## What the task asks
Repeat the listing below word for word, stopping after the line that contains "return centres[:, None]".

## Recorded information

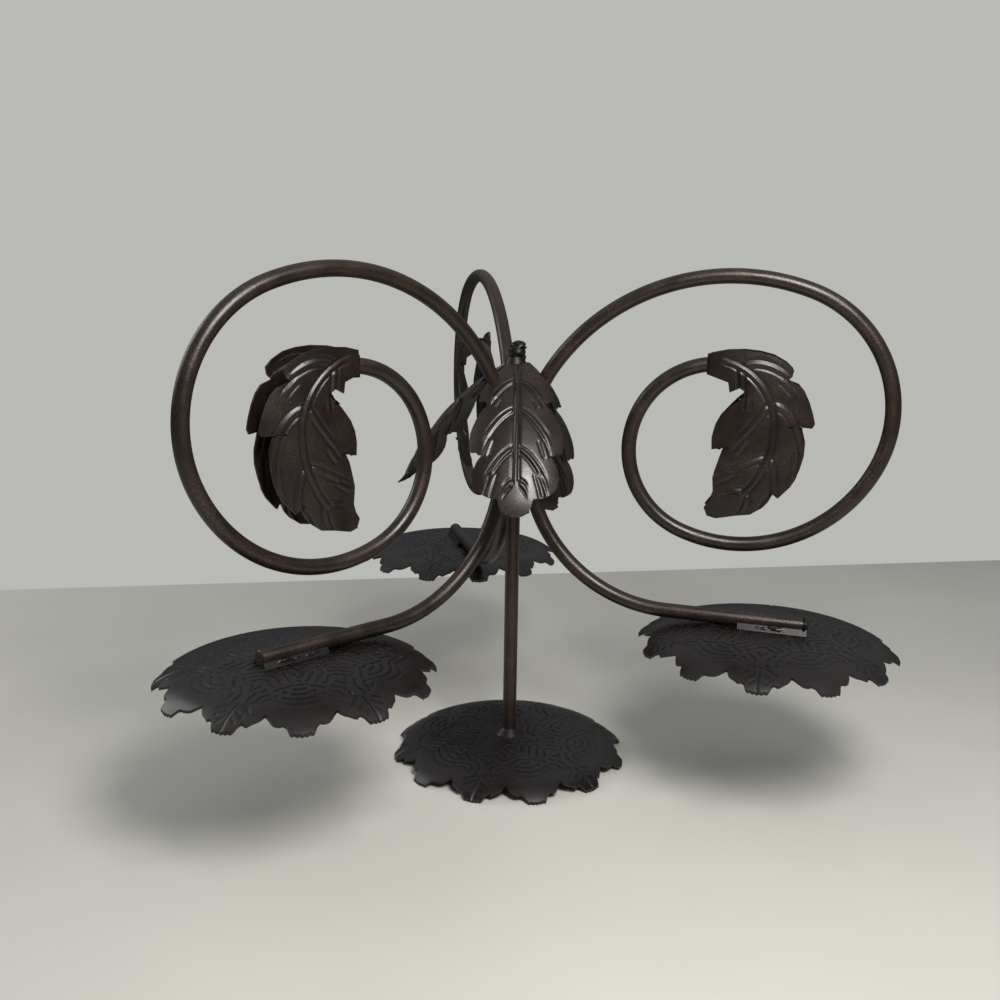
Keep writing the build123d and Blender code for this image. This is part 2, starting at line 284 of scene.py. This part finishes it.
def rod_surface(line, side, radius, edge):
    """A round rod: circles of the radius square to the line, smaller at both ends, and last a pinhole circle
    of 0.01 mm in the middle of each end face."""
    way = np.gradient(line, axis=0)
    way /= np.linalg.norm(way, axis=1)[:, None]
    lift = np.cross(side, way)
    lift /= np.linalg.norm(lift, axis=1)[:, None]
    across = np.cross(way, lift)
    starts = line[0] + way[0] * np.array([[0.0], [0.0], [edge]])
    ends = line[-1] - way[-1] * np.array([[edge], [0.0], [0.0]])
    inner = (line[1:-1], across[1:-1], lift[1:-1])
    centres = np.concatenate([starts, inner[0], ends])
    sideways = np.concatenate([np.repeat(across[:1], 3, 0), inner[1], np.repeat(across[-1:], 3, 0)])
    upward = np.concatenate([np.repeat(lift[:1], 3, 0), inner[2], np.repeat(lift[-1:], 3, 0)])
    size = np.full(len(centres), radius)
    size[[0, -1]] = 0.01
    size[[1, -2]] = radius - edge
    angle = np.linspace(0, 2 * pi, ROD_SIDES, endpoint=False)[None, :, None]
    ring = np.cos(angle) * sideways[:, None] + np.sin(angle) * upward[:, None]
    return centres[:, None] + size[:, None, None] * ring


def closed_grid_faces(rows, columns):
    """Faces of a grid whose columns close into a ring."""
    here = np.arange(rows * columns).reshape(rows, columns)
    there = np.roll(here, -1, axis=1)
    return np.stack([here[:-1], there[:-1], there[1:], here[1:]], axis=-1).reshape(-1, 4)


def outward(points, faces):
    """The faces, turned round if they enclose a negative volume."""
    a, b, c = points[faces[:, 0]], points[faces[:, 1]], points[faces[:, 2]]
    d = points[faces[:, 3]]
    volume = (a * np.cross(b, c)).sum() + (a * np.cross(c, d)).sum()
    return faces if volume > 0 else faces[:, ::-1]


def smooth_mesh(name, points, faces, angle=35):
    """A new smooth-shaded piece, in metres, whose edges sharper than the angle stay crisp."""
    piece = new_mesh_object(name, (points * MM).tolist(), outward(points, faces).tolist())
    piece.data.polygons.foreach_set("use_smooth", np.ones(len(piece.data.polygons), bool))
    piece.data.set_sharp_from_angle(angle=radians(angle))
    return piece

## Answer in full
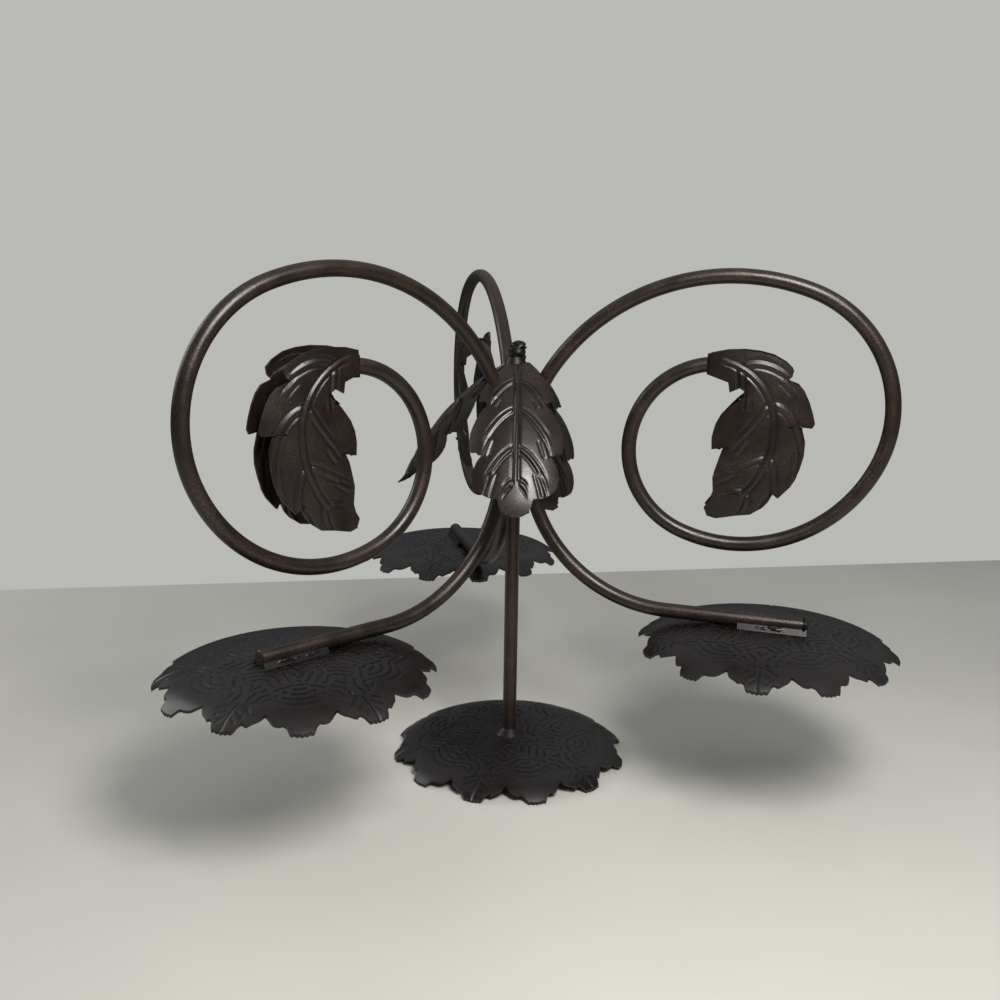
Keep writing the build123d and Blender code for this image. This is part 2, starting at line 284 of scene.py. This part finishes it.
def rod_surface(line, side, radius, edge):
    """A round rod: circles of the radius square to the line, smaller at both ends, and last a pinhole circle
    of 0.01 mm in the middle of each end face."""
    way = np.gradient(line, axis=0)
    way /= np.linalg.norm(way, axis=1)[:, None]
    lift = np.cross(side, way)
    lift /= np.linalg.norm(lift, axis=1)[:, None]
    across = np.cross(way, lift)
    starts = line[0] + way[0] * np.array([[0.0], [0.0], [edge]])
    ends = line[-1] - way[-1] * np.array([[edge], [0.0], [0.0]])
    inner = (line[1:-1], across[1:-1], lift[1:-1])
    centres = np.concatenate([starts, inner[0], ends])
    sideways = np.concatenate([np.repeat(across[:1], 3, 0), inner[1], np.repeat(across[-1:], 3, 0)])
    upward = np.concatenate([np.repeat(lift[:1], 3, 0), inner[2], np.repeat(lift[-1:], 3, 0)])
    size = np.full(len(centres), radius)
    size[[0, -1]] = 0.01
    size[[1, -2]] = radius - edge
    angle = np.linspace(0, 2 * pi, ROD_SIDES, endpoint=False)[None, :, None]
    ring = np.cos(angle) * sideways[:, None] + np.sin(angle) * upward[:, None]
    return centres[:, None] + size[:, None, None] * ring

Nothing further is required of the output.